The teachers and sages of old have taught that the actual date has very little meaning, but the celebration itself is
loaded with spiritual purpose and values. Traditionally we have accepted that the whole Torah was given to
Moses and the whole assembly of the children of Israel on Mt. Sinai at this time of year. Our Heavenly Father
doesn't want us to traditionalize a look at His instruction just once a year, as religiosity might demand; if any
specific date was named then we would probably stay up all night to dedicate Shavuot as merely the day for
studying his Word. He wants us to receive it for study every day of our lives to gain and nurture wisdom. So,
there is more to Shavuot. Let's take a closer, more discerning look at what scripture says about this season:
Exodus 19:1-6 says: "In the third month" (this would be 3 months after Passover, coincidentally, the month of
Shavuot), "when the children of Israel were gone forth out of the land of Egypt, the same day came they into the
wilderness of Sinai.
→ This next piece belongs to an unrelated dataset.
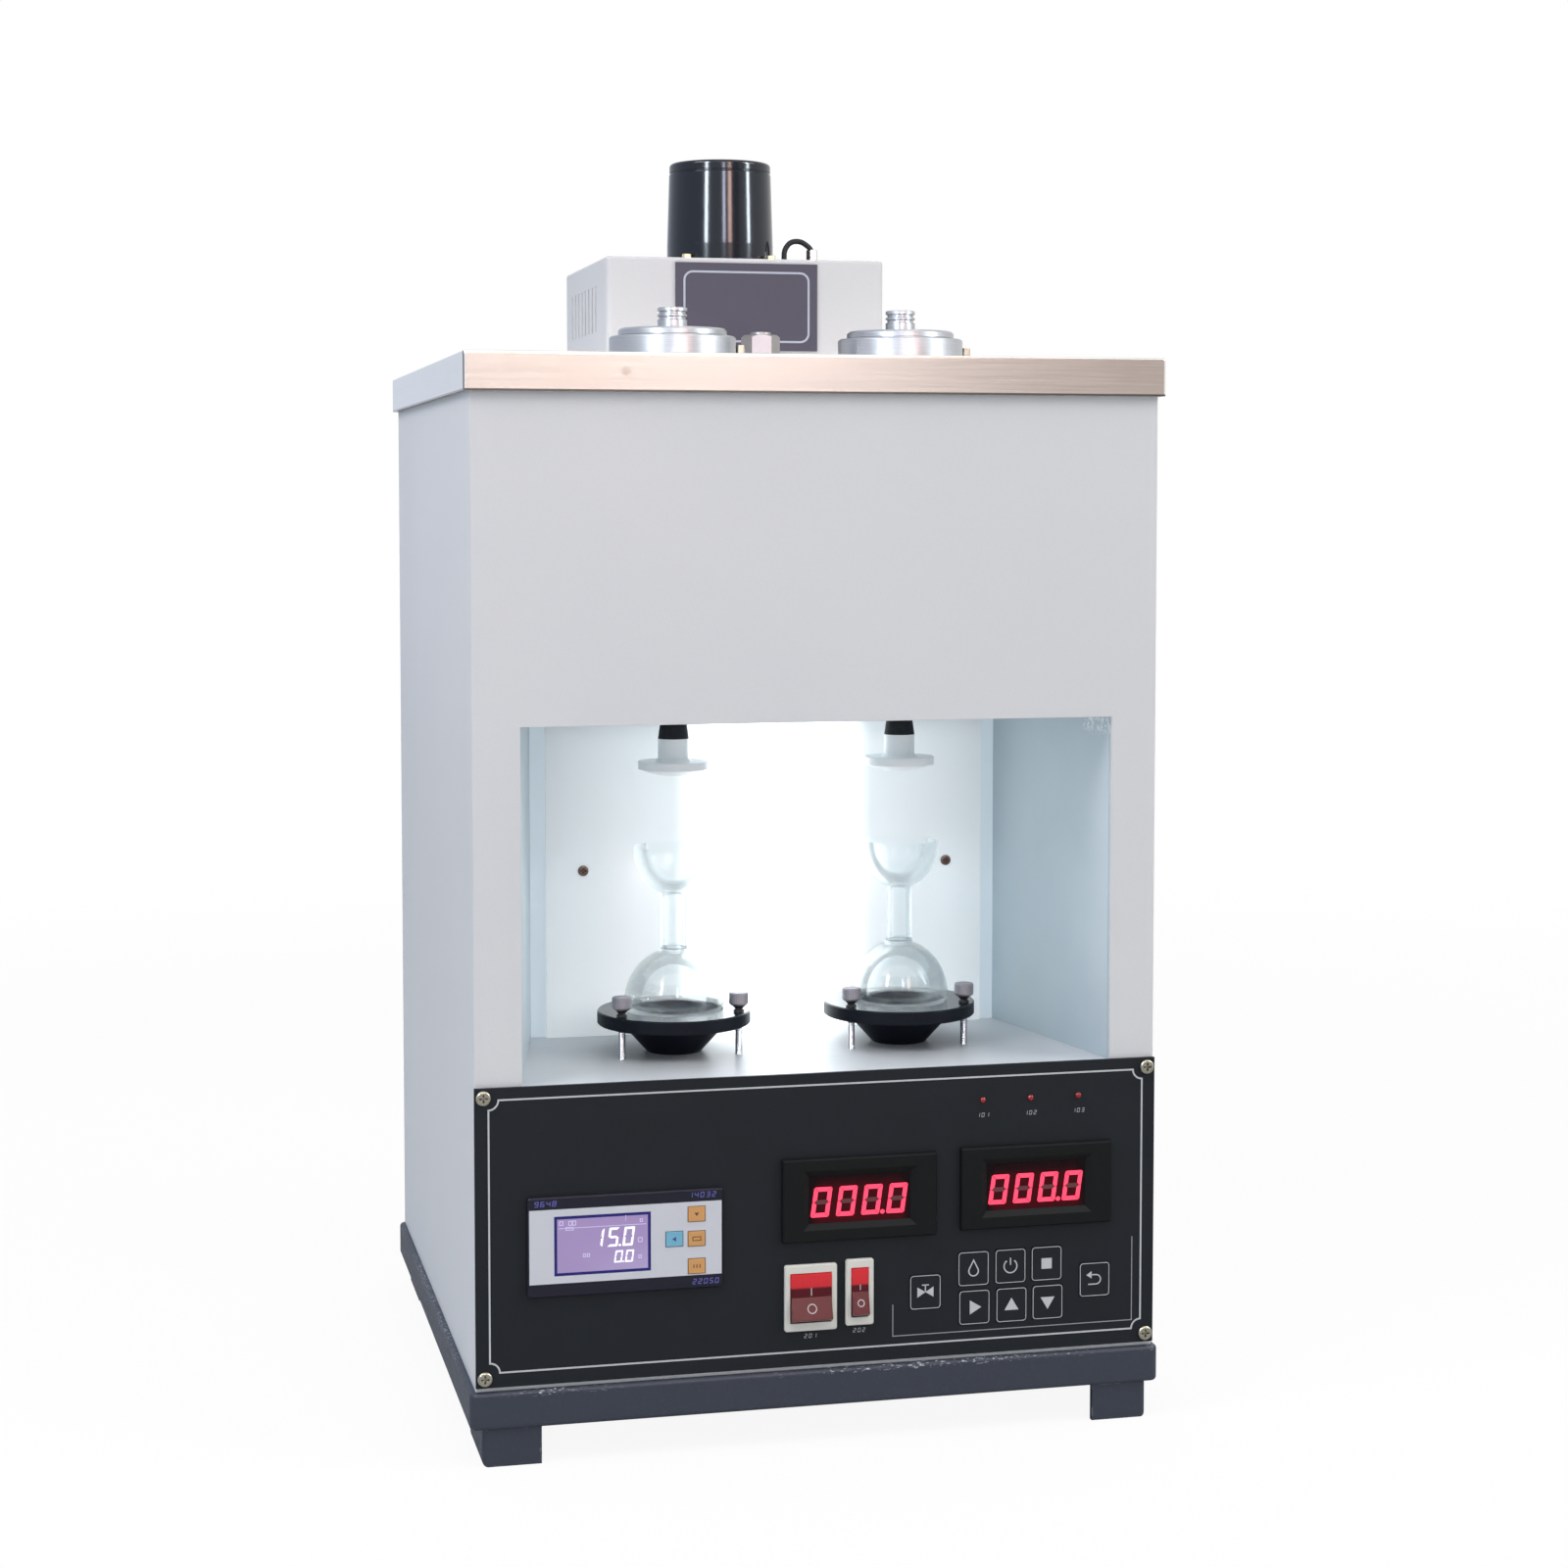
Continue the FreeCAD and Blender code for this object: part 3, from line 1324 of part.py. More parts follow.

For they were departed from Rephidim, and were come to the desert of Sinai, and had pitched
in the wilderness; and Israel camped there before the mount. And Moses went up unto God, and the Lord called
unto him out of the mountain, saying, Thus shalt thou say to the house of Jacob, and tell the children of Israel; Ye
have seen what I did unto the Egyptians, and how I bare you on eagles' wings, and brought you unto myself. Now
therefore, if ye will obey my voice indeed, and keep my covenant, then ye shall be a peculiar treasure unto me
above all people: for all the earth is mine: And ye shall be unto me a kingdom of priests, and a holy nation.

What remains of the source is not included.